Blue Mother Tupelo is husband-and-wife team Ricky and Micol Davis, Nashville-based singer-songwriters who favor a slightly fuzzed-out sound and hypnotic, often dark guitar arrangements. Even more than Ricky’s thick, Gregg Allman-ish vocal tone, that sonic sensibility places them in a half-retro, half-timeless place. Both are fine singers, but what they do with their voices in the studio is important as well; after the straight-ahead repetition of the country-rock opener, “Always Lookin’,” Micol’s distant-sounding voice on the grave title track recalls the effects Led Zeppelin and Fleetwood Mac used to use to get that faraway, slightly scary sound. The duo’s bluesy side comes to the fore on a medley of the original one-chord drone, “Give It Away,” and an acoustic cover of Jessie Mae Hemphill’s “Hard Times,” where Micol sounds like a very early Janis Joplin, and Otha Turner and the Rising Star Fife & Drum Band jump on for the ride.

Don’t expect a lot of the typical verse-chorus-verse-bridge forms here; this is more elemental stuff. Even Micol’s “The War,” a fully realized and arranged song, doesn’t finesse anything: “Don’t forget me. I’m coming home from the war.” “Goin’ Down Midnight” has that raunchy, apocalyptic flavor the Rolling Stones did so well in their country music period; but listen to the lyrics: it’s just a “let’s party” song.

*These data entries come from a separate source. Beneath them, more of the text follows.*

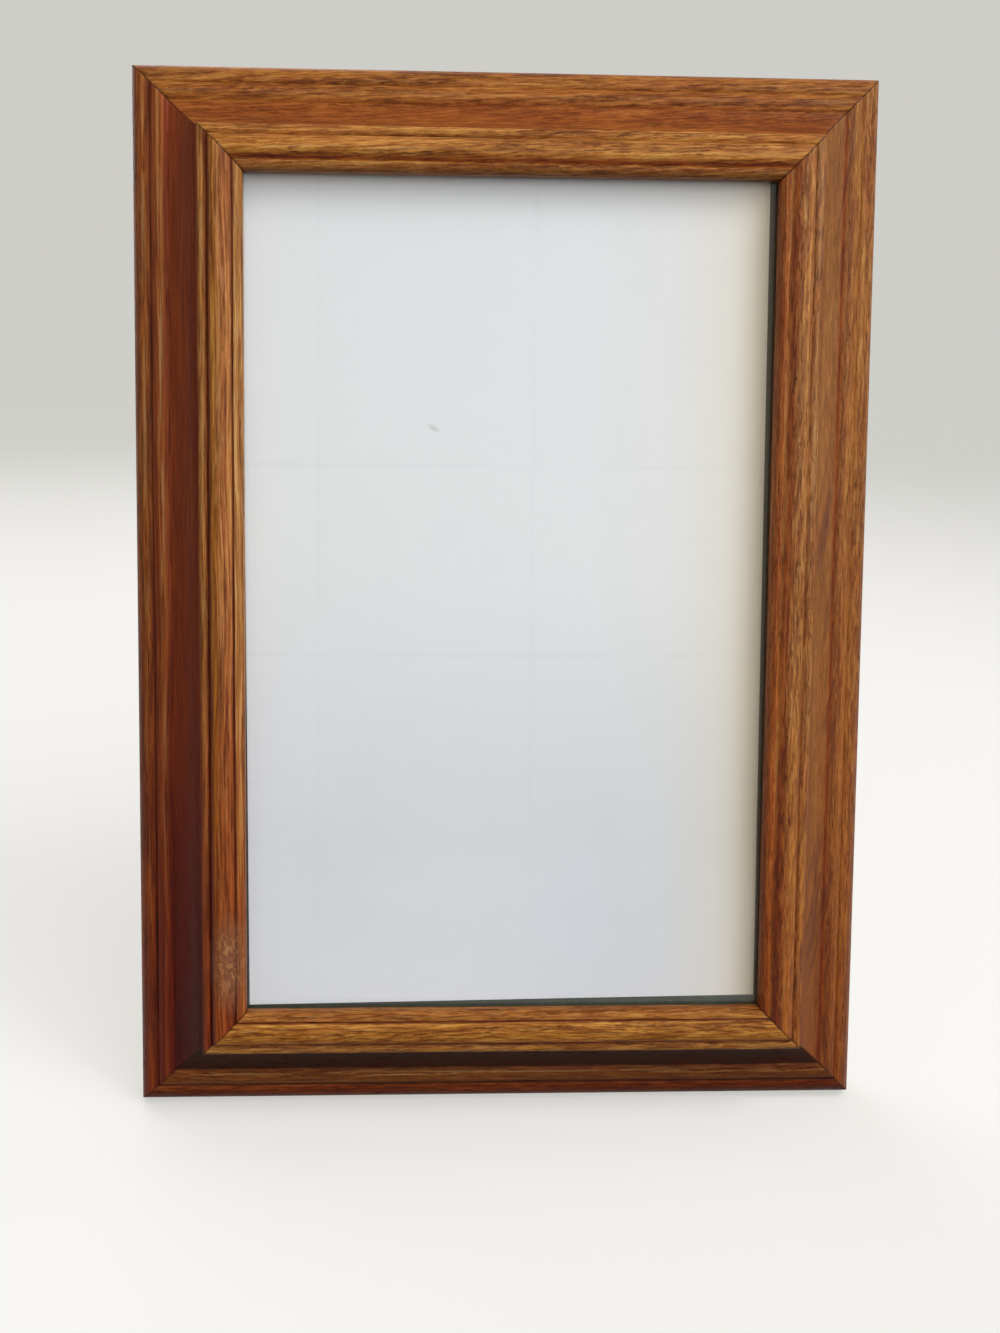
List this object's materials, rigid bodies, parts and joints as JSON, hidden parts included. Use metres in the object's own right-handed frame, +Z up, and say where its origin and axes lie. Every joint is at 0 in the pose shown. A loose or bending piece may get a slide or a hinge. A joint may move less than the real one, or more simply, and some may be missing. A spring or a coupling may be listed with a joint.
{
  "type": "picture frame",
  "caption": "Moulded wooden table picture frame with mitred corners, glazed rebate, backing held by turn buttons, a hinged easel strut and a hanging ring.",
  "frame": {"origin": "on the table, under the middle of the box of the standing frame with its strut open", "axes": "+Z up, -Y out of the picture's front towards the viewer, +X to the viewer's right"},
  "size_m": [0.128, 0.054, 0.1782],
  "materials": {
    "oak": "satin orange-brown stain over open grain",
    "hardboard": "smooth brown hardboard",
    "clear_glass": "clear float glass",
    "white_paper": "matt white paper, lightly creased",
    "green_card": "matt dark green card",
    "brown_board": "plain brown packing board",
    "brassed_steel": "thin brass plating, slightly dulled",
    "zinc_steel": "zinc plated",
    "nail_steel": "plain steel strip"
  },
  "bodies": {
    "frame": {"bottom_rail": "oak", "top_rail": "oak", "left_rail": "oak", "right_rail": "oak", "corner_nails": "nail_steel", "glass_pane": "clear_glass", "picture_sheet": "white_paper", "backing_card": "green_card", "filler_pad": "brown_board", "back_panel": "hardboard", "hinge_bracket": "brassed_steel", "bracket_rivets": "brassed_steel", "hinge_pin": "zinc_steel", "hanger_strap": "brassed_steel", "hanger_rivet": "brassed_steel", "button_screws": "zinc_steel"},
    "strut": {"strut": "hardboard", "strut_leaf": "brassed_steel", "strut_rivets": "brassed_steel"},
    "ring": {"hanging_ring": "brassed_steel"},
    "turn_button_left_low": {"turn_button_left_low": "brassed_steel"},
    "turn_button_left_high": {"turn_button_left_high": "brassed_steel"},
    "turn_button_right_low": {"turn_button_right_low": "brassed_steel"},
    "turn_button_right_high": {"turn_button_right_high": "brassed_steel"},
    "turn_button_top": {"turn_button_top": "brassed_steel"},
    "turn_button_bottom": {"turn_button_bottom": "brassed_steel"}
  },
  "joints": [
    {"name": "strut_fold", "type": "hinge", "parent": "frame", "child": "strut", "pos_m": [0, 0.01349, 0.10928], "axis": [1, 0, 0], "range_deg": [-18, 0]},
    {"name": "ring_swing", "type": "hinge", "parent": "frame", "child": "ring", "pos_m": [0, 0.0149, 0.14356], "axis": [1, 0, 0], "range_deg": [-10, 170]},
    {"name": "turn_left_low", "type": "hinge", "parent": "frame", "child": "turn_button_left_low", "pos_m": [-0.0578, -0.00326, 0.0442], "axis": [0, 0.9848, -0.1736], "range_deg": [-90, 90]},
    {"name": "turn_left_high", "type": "hinge", "parent": "frame", "child": "turn_button_left_high", "pos_m": [-0.0578, 0.01236, 0.13284], "axis": [0, 0.9848, -0.1736], "range_deg": [-90, 90]},
    {"name": "turn_right_low", "type": "hinge", "parent": "frame", "child": "turn_button_right_low", "pos_m": [0.0578, -0.00326, 0.0442], "axis": [0, 0.9848, -0.1736], "range_deg": [-90, 90]},
    {"name": "turn_right_high", "type": "hinge", "parent": "frame", "child": "turn_button_right_high", "pos_m": [0.0578, 0.01236, 0.13284], "axis": [0, 0.9848, -0.1736], "range_deg": [-90, 90]},
    {"name": "turn_top", "type": "hinge", "parent": "frame", "child": "turn_button_top", "pos_m": [0, 0.0191, 0.17105], "axis": [0, 0.9848, -0.1736], "range_deg": [-90, 90]},
    {"name": "turn_bottom", "type": "hinge", "parent": "frame", "child": "turn_button_bottom", "pos_m": [0.034, -0.01, 0.00599], "axis": [0, 0.9848, -0.1736], "range_deg": [-90, 90]}
  ]
}
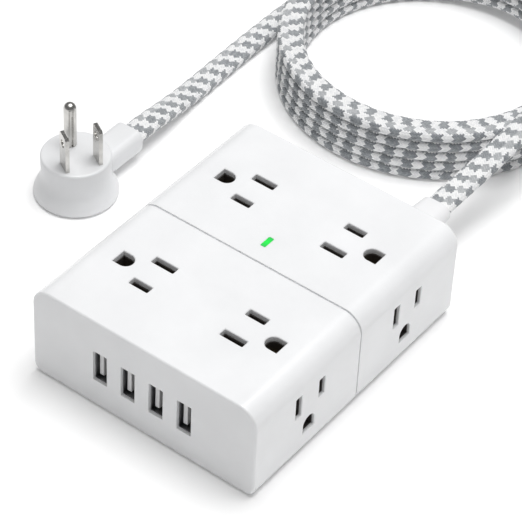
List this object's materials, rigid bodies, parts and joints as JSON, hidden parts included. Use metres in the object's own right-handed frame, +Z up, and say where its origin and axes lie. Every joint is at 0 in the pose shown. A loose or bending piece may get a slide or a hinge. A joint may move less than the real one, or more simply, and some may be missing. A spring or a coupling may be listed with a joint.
{
  "type": "surge protector",
  "caption": "Flat white surge protector block with outlets on its top and sides, USB ports in front, and a coiled flat braided cord ending in a round flat plug.",
  "frame": {"origin": "bottom centre of the block, on the plane its feet rest on, the cord and plug not counted", "axes": "+Y along the block from the USB face to the cord's exit, +X to the right as the USB face is looked at, +Z up"},
  "size_m": [0.1582, 0.287, 0.039],
  "materials": {
    "white_plastic": "white satin-gloss moulded plastic",
    "grey_plastic": "light grey moulded plastic",
    "black_plastic": "black heat-resisting plastic",
    "foot_rubber": "soft grey rubber",
    "screw_steel": "zinc-plated steel",
    "brass": "stamped brass strip",
    "circuit_board": "green solder mask",
    "varistor_blue": "blue epoxy dip",
    "can_aluminium": "drawn can",
    "green_lens": "glowing green light guide",
    "led_clear": "clear green epoxy",
    "ferrite": "sintered ferrite",
    "winding_tape": "yellow polyester tape",
    "nickel_shell": "nickel-plated shell",
    "tongue_plastic": "white heat-resisting plastic",
    "gold_contacts": "gold flash",
    "cord_braid": "woven white and grey braid",
    "wire_black": "black insulation",
    "wire_white": "white insulation",
    "wire_green": "green insulation",
    "nickel_pins": "nickel-plated blades"
  },
  "bodies": {
    "housing": {"base_cover": "white_plastic", "board_screws": "screw_steel", "breaker_body": "black_plastic", "clamp_saddle": "white_plastic", "clamp_screws": "screw_steel", "contact_carrier_1": "black_plastic", "contact_carrier_2": "black_plastic", "contact_carrier_3": "black_plastic", "contact_carrier_4": "black_plastic", "contact_carrier_5": "black_plastic", "contact_carrier_6": "black_plastic", "contact_carrier_7": "black_plastic", "contact_carrier_8": "black_plastic", "cord_clamp": "white_plastic", "cord_coil": "cord_braid", "cord_lead": "cord_braid", "cord_plug_lead": "cord_braid", "cord_tail": "cord_braid", "filter_capacitor": "black_plastic", "front_housing": "white_plastic", "ground_busbar": "brass", "ground_wire": "wire_green", "housing_screws": "screw_steel", "indicator_led": "led_clear", "indicator_lens": "green_lens", "line_busbar": "brass", "line_wire": "wire_black", "neutral_busbar": "brass", "neutral_wire": "wire_white", "plug_body": "white_plastic", "plug_ground_pin": "nickel_pins", "plug_line_blade": "nickel_pins", "plug_neutral_blade": "nickel_pins", "rear_housing": "white_plastic", "reset_bezel": "grey_plastic", "reset_spring": "screw_steel", "rubber_feet": "foot_rubber", "strain_relief": "white_plastic", "surge_board": "circuit_board", "thermal_fuse": "can_aluminium", "transformer_core": "ferrite", "transformer_winding": "winding_tape", "usb_board": "circuit_board", "usb_capacitors": "can_aluminium", "usb_contacts_1": "gold_contacts", "usb_contacts_2": "gold_contacts", "usb_contacts_3": "gold_contacts", "usb_contacts_4": "gold_contacts", "usb_controller": "black_plastic", "usb_riser": "circuit_board", "usb_shell_1": "nickel_shell", "usb_shell_2": "nickel_shell", "usb_shell_3": "nickel_shell", "usb_shell_4": "nickel_shell", "usb_tongue_1": "tongue_plastic", "usb_tongue_2": "tongue_plastic", "usb_tongue_3": "tongue_plastic", "usb_tongue_4": "tongue_plastic", "varistors": "varistor_blue"},
    "button": {"reset_button": "grey_plastic"}
  },
  "joints": [
    {"name": "reset_travel", "type": "slide", "parent": "housing", "child": "button", "axis": [0, 1, 0], "range_m": [-0.0008, 0.0025], "stiffness_N_per_m": 400, "deforming": ["reset_spring"]}
  ]
}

The Davises have a nice way with lyrics. “I’ve been down and my cool is gone,” they harmonize in the beautiful “Wandering Soul.” Then after the mood lightens for “Tupelo,” things cloud up again for the bluesy drone of Micol’s “Ramblin’ Train,” which stresses Rick’s strong, moody guitar work. (He also covers drums and bass and more, while Micol handles keyboards and various guests contribute banjo, violin and the like.)

Some of the tracks on the second half of the disc aren’t as strong as the excellent stuff in the first batch, song-wise, but everything sounds top-notch. Ricky’s humble singing of the Jesse Winchester cover “Biloxi” is an island of calm – until things blow up satisfyingly at the end.

The songs that work least well for me are the love songs, interestingly enough. Fortunately, happy couple though they may be, the Davises (the female half especially) seem to have a sharp edge of darkness in their musical soul, more than enough to boil up a cauldron of music that rocks down deep.

Kentucky Headhunters, The Kentucky Headhunters Live at the Agora Ballroom

I sure did love the two Kentucky Headhunters CDs I had back in the early ’90s. (Still have ’em, come to think of it.) I never got to see the band live, though, and they never released a live recording – until now. Is it country? Rock? Blues? The Headhunters’ classic Southern rock encompassed all three. From “Dizzy Miss Lizzy” and “She’s About a Mover” to “Oh Lonesome Me” and their hit “Walk Softly on This Heart of Mine,” with a detour to the “Crossroads,” this disc is loaded with live, tight, high-energy cuts from a 1990 concert. “Davy Crockett” was still in the future, but the Headhunters were certainly at the height of their powers as a live band. Take this one to the gym and smoke it.